See, that's the point...I talking about cases where there will be NO movement. But, actually, I agree with you. Stranded is better. I was just offering a simple, cheap, available solution -- I mean, CAT5 wire is easy to find, cheap to buy, and easy to work with [try threading stranded wire into a micro-mini switch terminal hole]! But, it's a minor point. Go with stranded. Whoopie!!

Yah, sure, i don't see me doing a venturi effect thing in my flute espessialy that it will be almost the size of a real flute. But still interested tho. How precise pressure changes can it detect ?

Eric-Vitesse: Yah, sure, i don't see me doing a venturi effect thing in my flute espessialy that it will be almost the size of a real flute. But still interested tho. How precise pressure changes can it detect ?

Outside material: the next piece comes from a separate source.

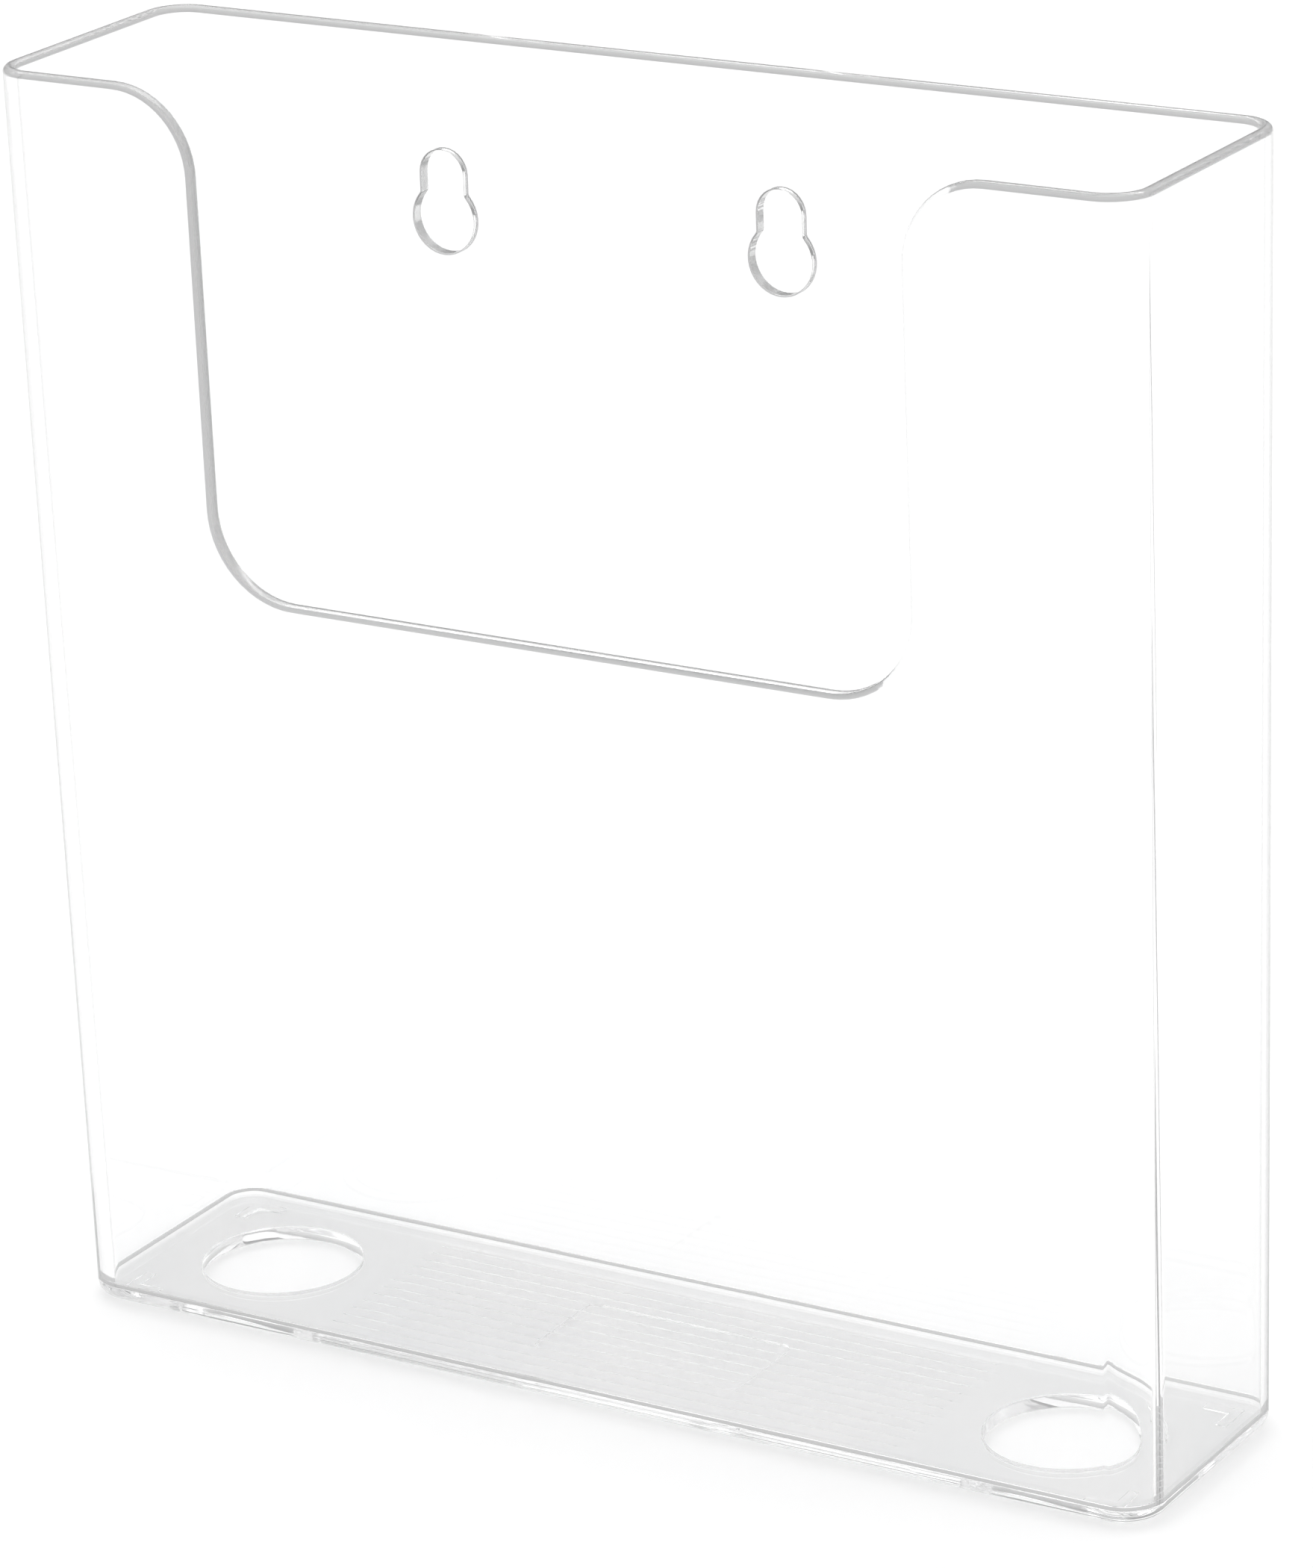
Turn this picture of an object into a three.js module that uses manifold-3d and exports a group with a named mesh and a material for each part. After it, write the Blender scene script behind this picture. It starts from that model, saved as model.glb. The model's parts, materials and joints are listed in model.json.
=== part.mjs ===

I don't know. I haven't played with it, yet. But, since it has a fairly wide range [0-25PSI] I'm thinking not much.

Hmmmm, i'll go for the mic the, any other more precise pressure sensors to suggest ? :) :)

Hi,

I’ve worked on some pressure sensors for automotive and I think the sensor used in the tank leak sensor might be ideal for your use.

  1. they have a low pressure range
  2. they can measure + and - pressure which you would need to sense the output of a wind instrument

I can’t attest to the frequency response. I’m most familiar with the GM sensor but I would expect most mfg are similar based on the needs of the measurement they are making.

You might be able to find one in a junk yard.